Wednesday, March 6, 2013

David Blanton- Walking on Water (out of class reading)

This is a poem selected from Sister Maura's book, Walking on Water entitled "Letter from a Peace Corps volunteer"

The muslim women are so beautiful you write
lingering on batik sarongs, coral and melodic shells
Then you say you build sand mosques on the white
beach at Jolo with children whose breath smells

hungry death. I hear you speak to them in slow 
Tagalog with smiles and though-out junctures like
college French. They understand. I know 
you write this letter after tears, the ache

of their need crusting the muscles of your throat
till they seem to dry like rocks as tide moves out.

The poem is obviously referring to a powerful, moving experience someone serving in the Peace Corps must have written Sister Maura about. The poem describes the powerful experience this person had. Evidently he or she encountered extreme poverty in a Muslim nation where he spent time with children that were danger of starvation. This exchange the person had with the children left them in a feeling of anguish as they realized their inability to substantially impact the situation.

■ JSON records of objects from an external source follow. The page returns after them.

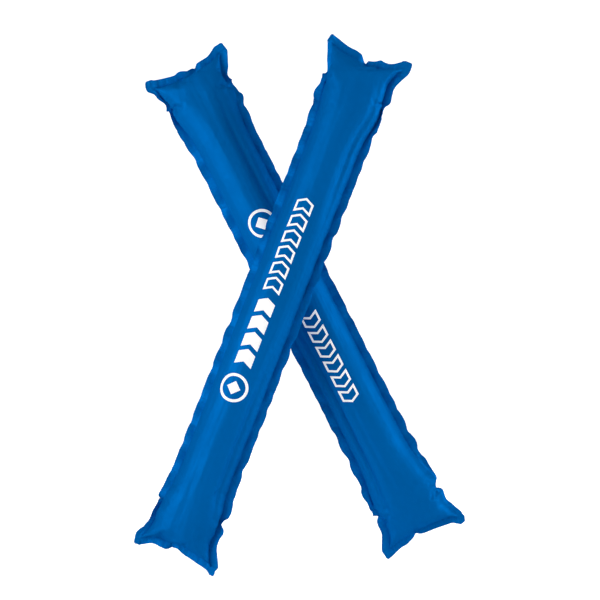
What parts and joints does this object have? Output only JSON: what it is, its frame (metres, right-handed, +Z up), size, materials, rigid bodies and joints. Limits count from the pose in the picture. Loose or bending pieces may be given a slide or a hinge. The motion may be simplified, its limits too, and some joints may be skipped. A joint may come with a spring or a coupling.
{
  "type": "inflatable cheering sticks",
  "caption": "Pair of long inflatable cheering sticks, crossed: welded film tubes with flat flanges, eared ends, straw valves and a white chevron print.",
  "frame": {"origin": "on the floor under the middle of the pair's bounding box, at its lowest ear tip", "axes": "+Z up, +X to the right as seen from the printed faces, -Y out of the printed faces"},
  "size_m": [0.3584, 0.103, 0.5788],
  "materials": {
    "film": "glossy polyethylene film",
    "valve_film": "milky clear film",
    "ink": "white film ink"
  },
  "bodies": {
    "right_stick": {"right_stick_face_film": "film", "right_stick_back_film": "film", "right_stick_valve_seat": "valve_film", "right_stick_print": "ink"},
    "right_flap": {"right_stick_valve_flap": "valve_film"},
    "left_stick": {"left_stick_face_film": "film", "left_stick_back_film": "film", "left_stick_valve_seat": "valve_film", "left_stick_print": "ink"},
    "left_flap": {"left_stick_valve_flap": "valve_film"}
  },
  "joints": [
    {"name": "left_stick_clap", "type": "hinge", "parent": "right_stick", "child": "left_stick", "pos_m": [-0.11445, -0.02571, 0.07264], "axis": [0.9323, 0, -0.3616], "range_deg": [0, 60]},
    {"name": "left_flap_lift", "type": "hinge", "parent": "left_stick", "child": "left_flap", "pos_m": [-0.10096, -0.00194, 0.09101], "axis": [0.9046, -0.2419, -0.3509], "range_deg": [0, 10]},
    {"name": "right_flap_lift", "type": "hinge", "parent": "right_stick", "child": "right_flap", "pos_m": [-0.08854, 0.05032, 0.48127], "axis": [-0.8844, 0.1219, -0.4506], "range_deg": [0, 10]}
  ]
}
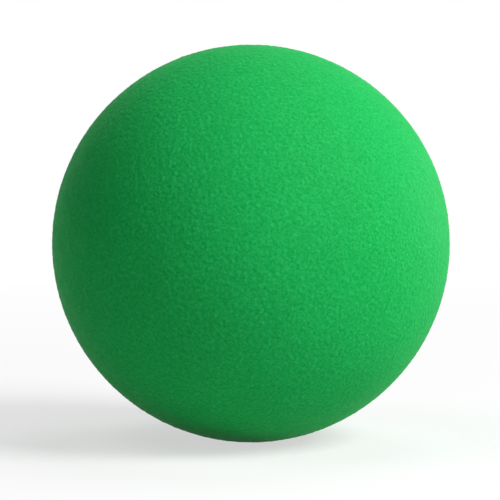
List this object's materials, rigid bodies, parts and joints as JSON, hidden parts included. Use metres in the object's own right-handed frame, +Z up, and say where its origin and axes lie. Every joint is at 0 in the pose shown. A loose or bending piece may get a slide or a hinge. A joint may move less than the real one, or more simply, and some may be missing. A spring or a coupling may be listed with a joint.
{
  "type": "foam ball",
  "caption": "Soft coated foam play ball: a round open-cell foam core inside a green, matt, finely pebbled skin with a small air vent",
  "frame": {"origin": "the centre of the ball", "axes": "+Z up as the ball lies, +Y out through the air vent and away from the viewer, +X to the viewer's right"},
  "size_m": [0.07, 0.07, 0.07],
  "materials": {
    "core_foam": "open-cell foam",
    "skin_green": "matt, finely pebbled"
  },
  "bodies": {
    "root": {"foam_core": "core_foam", "skin": "skin_green"}
  },
  "joints": []
}
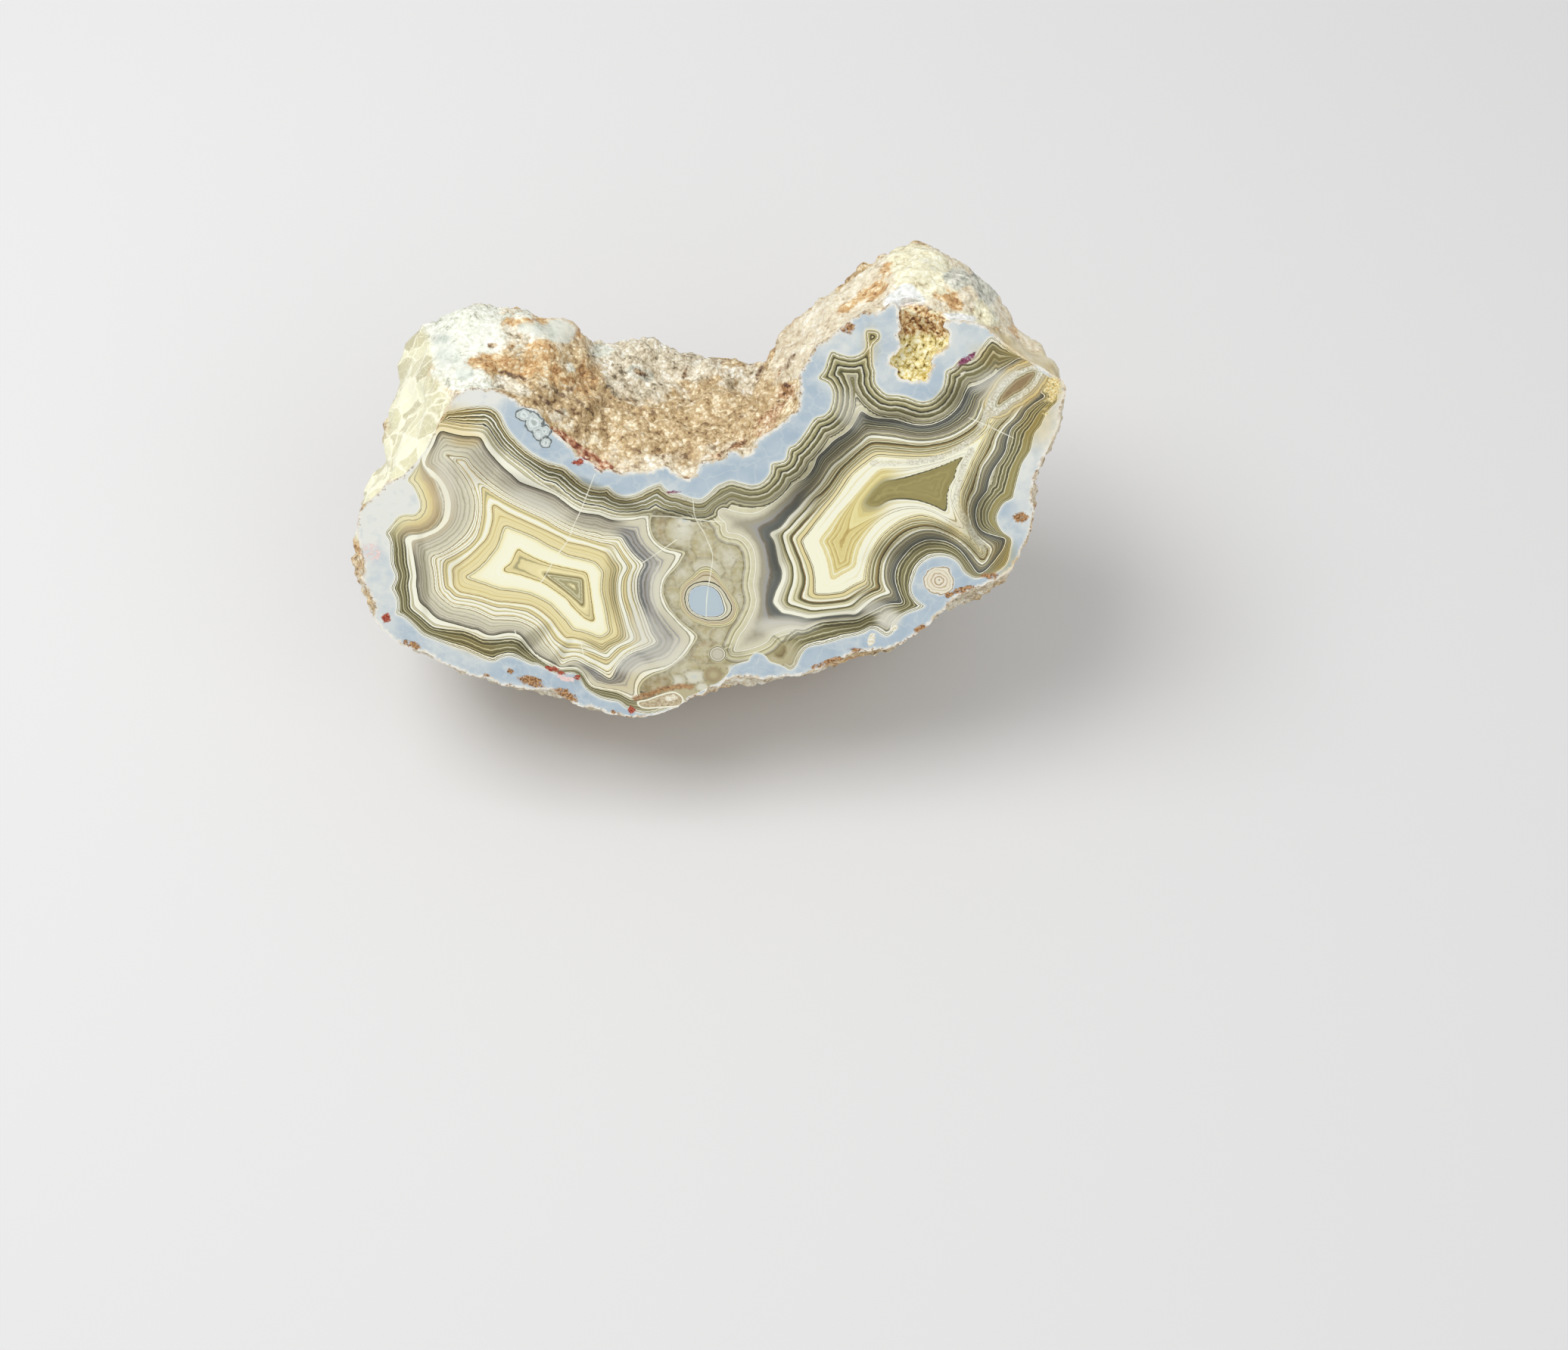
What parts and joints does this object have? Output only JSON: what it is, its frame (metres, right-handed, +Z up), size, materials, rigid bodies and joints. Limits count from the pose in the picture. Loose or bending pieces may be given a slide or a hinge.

What I would like to talk about is the role that beauty plays both as a vehicle for story telling. The poem is divided into three stanzas, that seem to take the reader into three different stages. The first paints a beautiful picture of the setting as the character sees the beautiful dress of the Muslim women and then the reader is introduced to this beautiful scene of a white beach where children are playing. The last two words (breath smells) marks the transition into the next stage where suddenly the reader is made aware of the dire situation the people of this area are actually in. The playfulness remains in the "slow Tagalog" but it is contrasted with the harshness of "hungry death" and "the ache." Finally the third stage lays bare the character's deep longing and concern for these children and people. 
Sister Maura uses vivid and beautiful language in the poem to paint an almost tranquil scene that is juxtaposed with the gravity of the situation. This richness of the beauty in the poem magnifies the sorrow and mourning the character experiences. It is because he or she is enamored with the beauty of the women, the white beach, and the children that the character finds so much pain in their pain. In conclusion, beauty enables people to connect more intimately, even to the point where the pain the beautiful object experiences causes its beholder that same pain.